Yaouk is named after the Yaouk Run, a "squatter's run" first held by Henry Hall in 1838. Hall appears to have established his cattle run at Yaouk when the impact of the catastrophic 1838-1840 drought first hit NSW. Many of the pastoralists sought new pastures in the Alps at this time. He ran beef cattle at Yaouk and sheep, dairy cattle, and a few angora goats at his original Charnwood station at Ginninderra.

James Blake seems to have been the overseer in charge of a group of convicts managing about 600 head of cattle and some horses at Yaouk, before Henry Hall began living in the district himself. Blake was succeeded by William Penniston.

Nearby Naas was a well-known refuge site during the Frontier Wars in the district and it was not long until Hall clashed with the Namadgi leader, Onyong, whom he shot in the thigh c. 1839, when he found him spearing cattle. This incident most likely occurred at Hall’s property at Yaouk. Samuel Shumack reported that Hall’s treatment of Aboriginal people was ‘vile’. Shortly before the shooting of Onyong, Commissioner Henry Bingham had disarmed a group of Aboriginal men at Yaouk.
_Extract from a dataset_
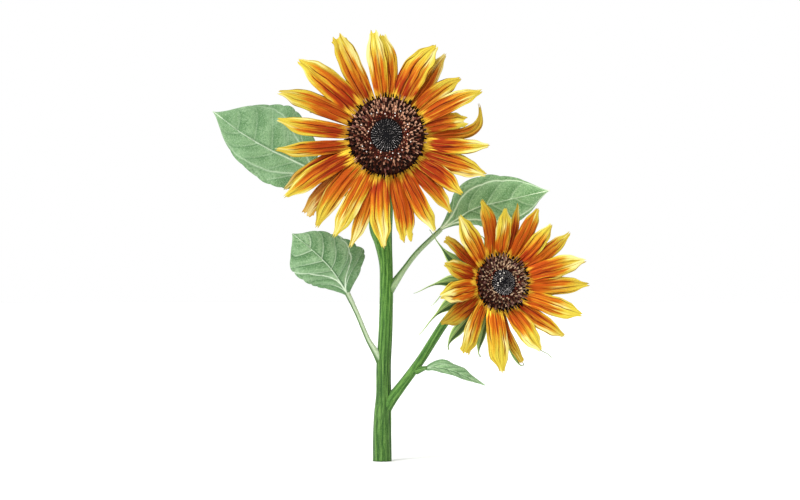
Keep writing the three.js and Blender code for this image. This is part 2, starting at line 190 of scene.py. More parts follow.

A boiling-down works (for tallow production) was established at Yaouk during the 1840s when livestock prices had plummeted. Archibald McKeahnie, whose family held properties close by, tried to purchase the Yaouk run in 1864, but pulled out at the last minute due to financial difficulties. Lachlan Cochrane purchased the property instead. He was renowned for his horsemanship.